Given data |
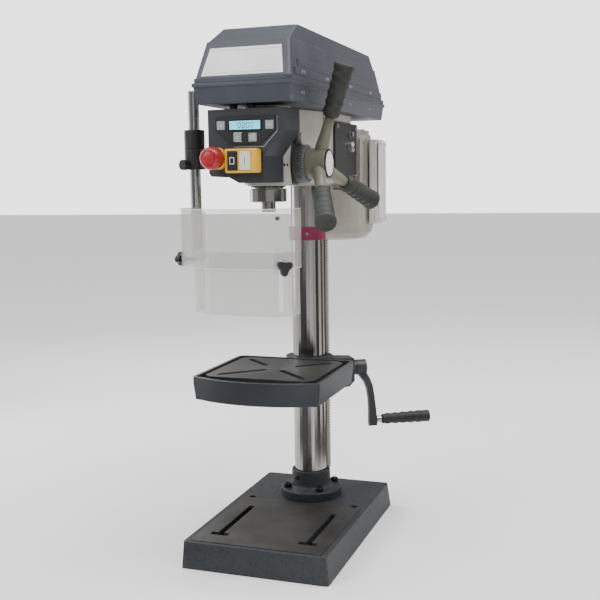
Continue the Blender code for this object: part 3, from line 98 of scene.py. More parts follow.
def settle(obj, place=None):
    """Put a piece in place, then write its place into its mesh."""
    if place is not None:
        obj.matrix_world = place
    only(obj)
    bpy.ops.object.transform_apply(location=True, rotation=True, scale=True)
    return obj


def use(obj, kind, **settings):
    """Add a modifier with its settings, and apply it."""
    modifier = obj.modifiers.new(kind.title(), kind)
    for key, value in settings.items():
        setattr(modifier, key, value)
    only(obj)
    bpy.ops.object.modifier_apply(modifier=modifier.name)
    return obj


def smooth(obj, angle=SMOOTH_BELOW):
    only(obj)
    bpy.ops.object.shade_smooth_by_angle(angle=radians(angle))
    return obj


def rounded(obj, width, segments=2, angle=32.0):
    """Round the edges sharper than an angle, and keep the flats looking flat."""
    use(obj, "BEVEL", width=width, segments=segments, limit_method="ANGLE", angle_limit=radians(angle),
        use_clamp_overlap=True)
    smooth(obj)
    return use(obj, "WEIGHTED_NORMAL", keep_sharp=True)


def toward(axis, turn=0.0):
    """The rotation that takes +Z to an axis, after a turn about +Z."""
    return Z.rotation_difference(Vector(axis)).to_matrix().to_4x4() @ Matrix.Rotation(turn, 4, "Z")


def at(origin, axis=Z, turn=0.0):
    return Matrix.Translation(Vector(origin)) @ toward(axis, turn)


# %% Edit-mode selection by place
def edit(obj, mode="FACE"):
    only(obj)
    bpy.ops.object.mode_set(mode="EDIT")
    bpy.ops.mesh.select_mode(type=mode)
    bpy.ops.mesh.select_all(action="DESELECT")


def pick(obj, test, part="faces"):
    """Select the faces, or edges, of the mesh in edit mode that pass a test."""
    bm = bmesh.from_edit_mesh(obj.data)
    for item in getattr(bm, part):
        item.select_set(bool(test(item)))
    bm.select_flush_mode()
    bmesh.update_edit_mesh(obj.data)


def take_all():
    bpy.ops.mesh.select_all(action="SELECT")


def leave():
    bpy.ops.object.mode_set(mode="OBJECT")


# %% Blocks and turned pieces
def block(name, low, high, width=0.001, segments=2):
    """A box between two corners, with rounded edges."""
    low, high = Vector(low), Vector(high)
    obj = added(name, bpy.ops.mesh.primitive_cube_add, size=1.0, location=(low + high) / 2, scale=high - low)
    settle(obj)
    return rounded(obj, width, segments) if width else obj


def turned(name, profile, origin=(0, 0, 0), axis=Z, sides=48, bored=False, angle=SMOOTH_BELOW):
    """A turned piece: a disc is extruded and resized ring by ring, as (radius, height) says."""
    radius, height = profile[0]
    obj = added(name, bpy.ops.mesh.primitive_circle_add, vertices=sides, radius=radius, location=(0, 0, height),
                fill_type="NOTHING" if bored else "NGON")
    settle(obj)
    edit(obj, "EDGE" if bored else "FACE")
    take_all()
    for next_radius, next_height in profile[1:]:
        rise = (0, 0, next_height - height)
        bpy.ops.mesh.extrude_region_move(TRANSFORM_OT_translate={"value": rise})
        if next_radius != radius:
            grow = next_radius / radius
            bpy.ops.transform.resize(value=(grow, grow, 1), center_override=(0, 0, next_height))
        radius, height = next_radius, next_height
    take_all()
    bpy.ops.mesh.remove_doubles(threshold=WELD)
    bpy.ops.mesh.normals_make_consistent(inside=False)
    leave()
    settle(obj, at(origin, axis))
    return smooth(obj, angle)


def weld(obj, distance):
    """Merge points that all but touch, and close what that leaves open."""
    edit(obj, "VERT")
    take_all()
    bpy.ops.mesh.remove_doubles(threshold=distance)
    bpy.ops.mesh.dissolve_degenerate(threshold=distance)
    take_all()
    bpy.ops.mesh.fill_holes(sides=12)
    bpy.ops.mesh.normals_make_consistent(inside=False)
    leave()
    return obj


def cut_with(obj, *cutters):
    """Cut shapes out of a piece, and throw the cutters away."""
    for cutter in cutters:
        use(obj, "BOOLEAN", operation="DIFFERENCE", object=cutter, solver="EXACT")
        bpy.data.objects.remove(cutter)
    return obj


def joined(name, *pieces):
    """Several solids as one piece."""
    clear_selection()
    for piece in pieces:
        piece.select_set(True)
    bpy.context.view_layer.objects.active = pieces[0]
    bpy.ops.object.join()
    pieces[0].name = name
    return pieces[0]


def copy_of(template, name, place):
    """A copy with its own mesh, moved inside that mesh."""
    mesh = template.data.copy()
    mesh.transform(place)
    return linked(name, mesh)


def point(joint):
    return Vector(JOINTS[joint]["pos_m"])


# %% [markdown]
# ## Finishes as sums
# A finish is easiest to read as arithmetic: a grain plus a stain, times a mask. So one small class wraps
# a shader socket and lets Python's own operators add the Math nodes.

# %% A socket that can be added up
def operator(kind, swapped=False):
    """An operator between two fields, or a field and a number, that adds one Math node."""
    if swapped:
        return lambda field, other: field.finish.math(kind, other, field)
    return lambda field, other: field.finish.math(kind, field, other)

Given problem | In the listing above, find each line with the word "part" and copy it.

Answer to this task |
Continue the Blender code for this object: part 3, from line 98 of scene.py. More parts follow.
def pick(obj, test, part="faces"):
    for item in getattr(bm, part):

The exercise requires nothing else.